> **Stated problem**: Which lines of the records contain "scene"? Collect every one of them.

> **Supplied data**:
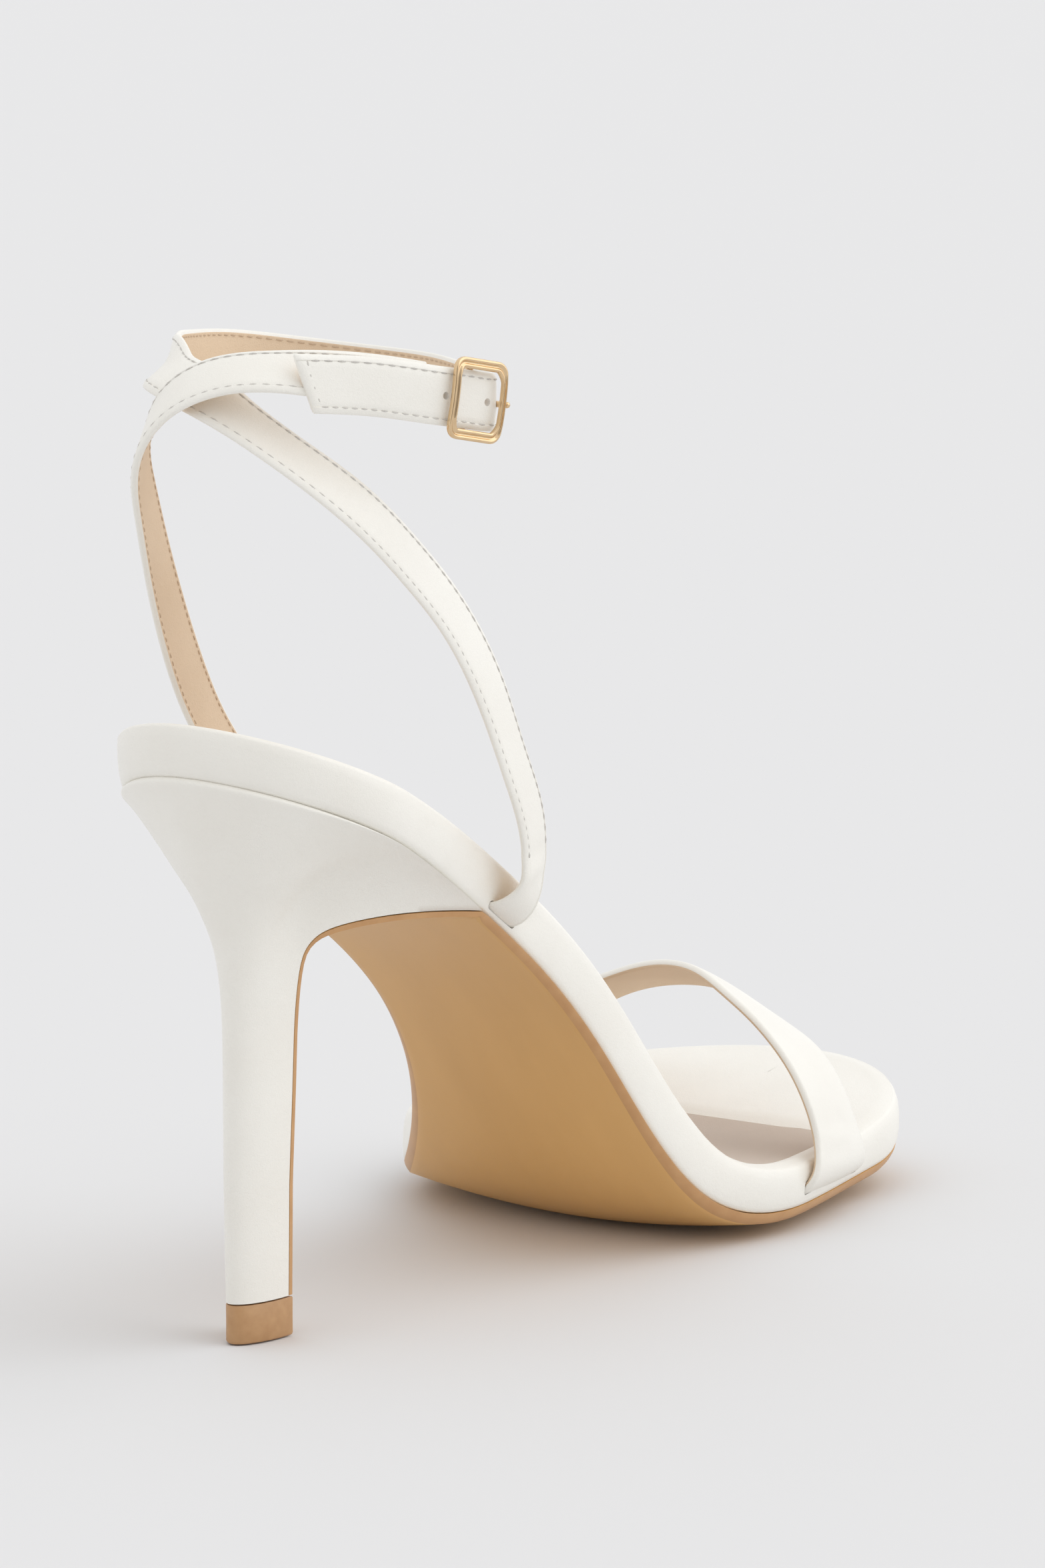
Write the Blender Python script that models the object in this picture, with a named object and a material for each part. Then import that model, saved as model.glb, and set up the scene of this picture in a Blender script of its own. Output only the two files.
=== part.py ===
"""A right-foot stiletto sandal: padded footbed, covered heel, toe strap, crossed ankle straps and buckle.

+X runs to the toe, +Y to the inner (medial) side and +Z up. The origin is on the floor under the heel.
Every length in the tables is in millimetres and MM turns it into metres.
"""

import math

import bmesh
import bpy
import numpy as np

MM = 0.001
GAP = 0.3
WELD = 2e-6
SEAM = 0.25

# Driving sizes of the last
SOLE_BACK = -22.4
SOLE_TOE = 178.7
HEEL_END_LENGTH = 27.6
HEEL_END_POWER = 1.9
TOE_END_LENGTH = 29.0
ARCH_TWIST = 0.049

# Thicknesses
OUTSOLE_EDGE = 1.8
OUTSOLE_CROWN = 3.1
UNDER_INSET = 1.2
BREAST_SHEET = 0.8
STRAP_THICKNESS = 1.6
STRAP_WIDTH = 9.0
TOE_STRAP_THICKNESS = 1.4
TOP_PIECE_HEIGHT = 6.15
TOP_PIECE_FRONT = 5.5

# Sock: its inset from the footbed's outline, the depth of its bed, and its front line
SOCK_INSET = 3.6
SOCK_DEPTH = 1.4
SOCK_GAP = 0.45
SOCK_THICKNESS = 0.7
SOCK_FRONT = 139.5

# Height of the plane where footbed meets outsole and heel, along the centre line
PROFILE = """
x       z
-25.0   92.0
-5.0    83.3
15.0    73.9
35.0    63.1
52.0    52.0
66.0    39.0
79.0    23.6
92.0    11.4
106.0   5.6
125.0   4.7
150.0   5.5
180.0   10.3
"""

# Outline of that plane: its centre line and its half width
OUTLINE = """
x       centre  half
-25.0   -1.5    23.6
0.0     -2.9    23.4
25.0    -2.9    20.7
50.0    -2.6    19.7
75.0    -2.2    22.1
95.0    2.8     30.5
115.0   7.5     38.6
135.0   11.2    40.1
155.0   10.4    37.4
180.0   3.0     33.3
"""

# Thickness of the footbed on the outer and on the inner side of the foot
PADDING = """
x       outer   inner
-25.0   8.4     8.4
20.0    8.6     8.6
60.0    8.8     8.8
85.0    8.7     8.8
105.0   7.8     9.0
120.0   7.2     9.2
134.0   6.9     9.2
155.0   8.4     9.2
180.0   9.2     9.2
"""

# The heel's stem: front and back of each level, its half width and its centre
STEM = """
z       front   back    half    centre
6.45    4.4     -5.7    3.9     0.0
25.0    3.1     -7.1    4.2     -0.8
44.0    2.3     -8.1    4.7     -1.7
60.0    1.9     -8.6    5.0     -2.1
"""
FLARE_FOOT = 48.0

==

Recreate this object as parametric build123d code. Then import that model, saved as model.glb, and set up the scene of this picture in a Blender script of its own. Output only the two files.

--

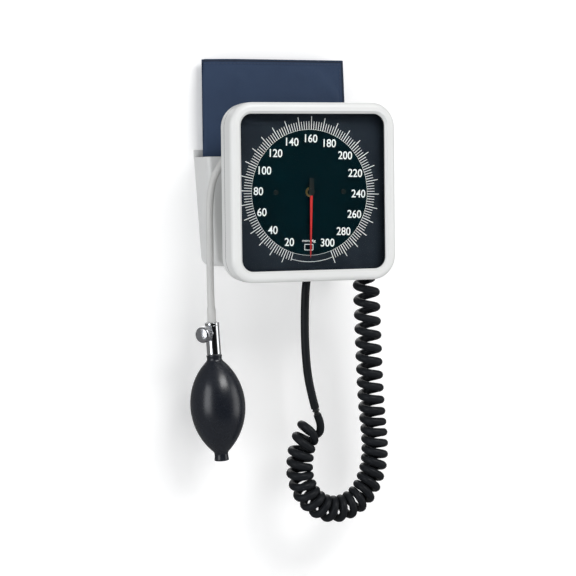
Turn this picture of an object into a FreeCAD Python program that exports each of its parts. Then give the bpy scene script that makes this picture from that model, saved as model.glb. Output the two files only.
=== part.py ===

> **Solution for this exercise**:
Write the Blender Python script that models the object in this picture, with a named object and a material for each part. Then import that model, saved as model.glb, and set up the scene of this picture in a Blender script of its own. Output only the two files.
Recreate this object as parametric build123d code. Then import that model, saved as model.glb, and set up the scene of this picture in a Blender script of its own. Output only the two files.
Turn this picture of an object into a FreeCAD Python program that exports each of its parts. Then give the bpy scene script that makes this picture from that model, saved as model.glb. Output the two files only.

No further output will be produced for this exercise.